Los nombres o los apellidos de algunos personajes parecen explorar, en una poética muy simplista, ese espíritu iluminista: Frank Walker, Newton, Athena. Y también son parte de ello algunos detalles importantes: aun tratándose de una película para un público más joven que el de, por ejemplo, Los Vengadores, muere mucho más gente (en Los Vengadores y similares las desmesuradas y aburridísimas batallas suelen ocupar un espacio abstracto en el que las personas de a pie son quitadas de consideración). No hay sangre, porque la gente que se muere lo hace pulverizada por armas futuristas en forma instantánea, sin que medie sufrimiento; pero se mueren, delante de nuestros ojos. Y si el inicio de la película parece ubicarse en el mundo cerrado de Estados Unidos, la secuencia final celebra una perspectiva internacionalista, con participación de personas de distintas culturas para buscar la utopía.

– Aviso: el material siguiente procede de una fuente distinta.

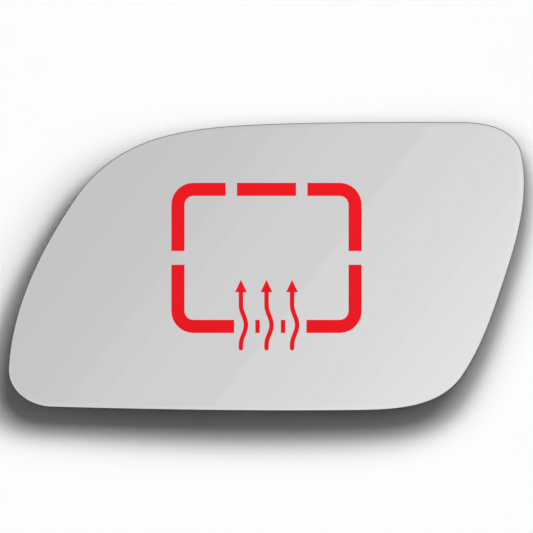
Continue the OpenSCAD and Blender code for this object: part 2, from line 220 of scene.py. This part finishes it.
def make_pane():
    """The pane as one closed mesh: mirror face, ground bevels and edge, and painted back."""
    outline = pane_outline()
    pull = inward(outline)
    dome_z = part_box("mirror_glass")[1].z - CROWN_R

    def lifted(p, depth):
        """Point at that depth under the face's sphere."""
        return (p.x, p.y, dome_z + math.sqrt((CROWN_R - depth) ** 2 - p.x * p.x - p.y * p.y))

    inner = [p + BEVEL * n for p, n in zip(outline, pull)]
    flat = [p + (BEVEL + ROLL_W) * n for p, n in zip(outline, pull)]
    flat_rings = FACE_RINGS - 1
    rings = []
    for k in range(1, flat_rings + 1):
        rings.append([lifted(p * (k / flat_rings), 0) for p in flat])
    rings.append([lifted(p, ROLL_W * math.tan(ROLL_TURN)) for p in inner])
    rings.append([lifted(p, BEVEL) for p in outline])
    rings.append([lifted(p, GLASS_T - BEVEL) for p in outline])
    for k in range(BACK_RINGS, 0, -1):
        rings.append([lifted(p * (k / BACK_RINGS), GLASS_T) for p in inner])

    count = len(outline)
    last = len(rings) - 1
    points = [p for ring in rings for p in ring]
    points.append(lifted(Vector((0, 0)), 0))
    points.append(lifted(Vector((0, 0)), GLASS_T))
    front_mid, back_mid = len(points) - 2, len(points) - 1
    faces = []
    zones = []
    for i in range(count):
        j = (i + 1) % count
        faces.append((front_mid, j, i))
        zones.append(FACE)
        for row in range(last):
            a, b = row * count, (row + 1) * count
            faces.append((a + i, a + j, b + j, b + i))
            zones.append(zone_after(row))
        faces.append((last * count + i, last * count + j, back_mid))
        zones.append(BACK)
    mesh = bpy.data.meshes.new("mirror_pane")
    mesh.from_pydata(points, [], faces)
    mesh.polygons.foreach_set("material_index", zones)
    mesh.polygons.foreach_set("use_smooth", [True] * len(faces))
    mesh.update()
    for edge in mesh.edges:
        a, b = (vertex // count for vertex in edge.vertices)
        edge.use_edge_sharp = a == b and a in CORNER_ROWS
    for finish in (mirror_face(), ground_bevel(), ground_edge(), back_paint()):
        mesh.materials.append(finish)
    pane = bpy.data.objects.new("mirror_pane", mesh)
    bpy.context.scene.collection.objects.link(pane)
    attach(pane, "root")
    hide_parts("mirror_glass")
    return pane


# Shader helpers
def add(tree, kind, inputs=None, **settings):
    """Adds a shader node, sets it up and fills or links its inputs."""
    made = tree.nodes.new("ShaderNode" + kind)
    for name, value in settings.items():
        setattr(made, name, value)
    for name, value in (inputs or {}).items():
        if isinstance(value, bpy.types.NodeSocket):
            tree.links.new(value, made.inputs[name])
        else:
            made.inputs[name].default_value = value
    return made


def math_node(tree, operation, a, b=0.0):
    """Result of one sum on two values or sockets."""
    return add(tree, "Math", {0: a, 1: b}, operation=operation).outputs[0]


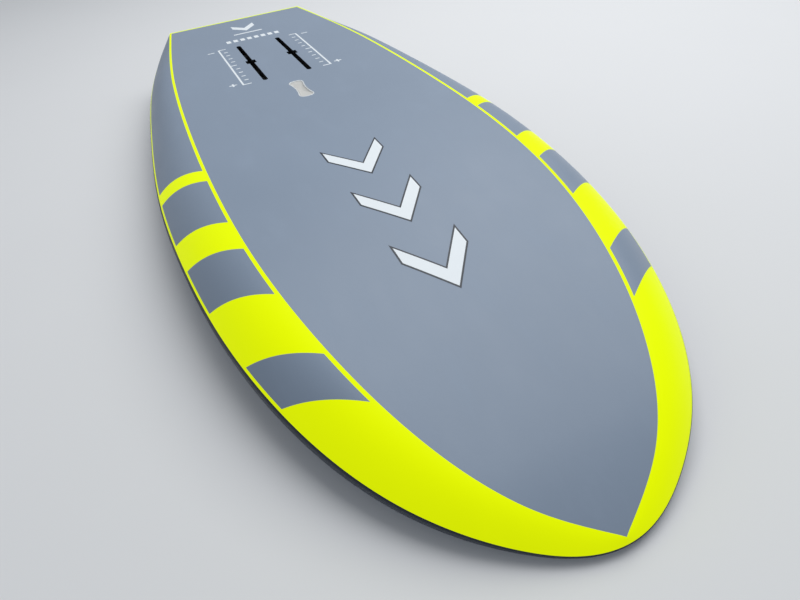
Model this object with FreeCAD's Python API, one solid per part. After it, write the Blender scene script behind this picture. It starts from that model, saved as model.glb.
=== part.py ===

Con todos esos propósitos nada modestos, la película no tiene en absoluto el espíritu rimbombante que tantas producciones hollywoodenses recientes ostentan para una mera defensa de la superioridad nacional, de la preservación del statu quo o para la autoglorificación en cuanto estandarte de lo políticamente correcto. Ésta es una película realmente “de mensaje”, que parte de un conjunto de ideas, las presenta y las defiende. Tales ideas tienen que ver no con la glorificación de la sociedad actual, sino con la valorización de la imaginación, el coraje y la experimentación para tratar de construir una sociedad mejor. Al mismo tiempo, tiene muchísimo humor, divierte y trasunta la idea de que sus realizadores se divirtieron haciéndola. Ojalá que le vaya bien en la boletería, pero no es seguro: hay espectadores que realmente prefieren el bombardeo amorfo de planos poderosos y empiezan a considerar una película que narra como algo lento y desenergizado, y hay críticos que no aprecian su enfoque optimista e iluminista. Para mí, es tremenda película de aventuras y fantasía, y mucho más pertinente en su simplicidad que muchas disquisiciones pseudofilosóficas vagas de mucho cine de arte. Ah, y a los realizadores ni se les cruzó por la cabeza hacerla en 3D: gente que sabe de cine.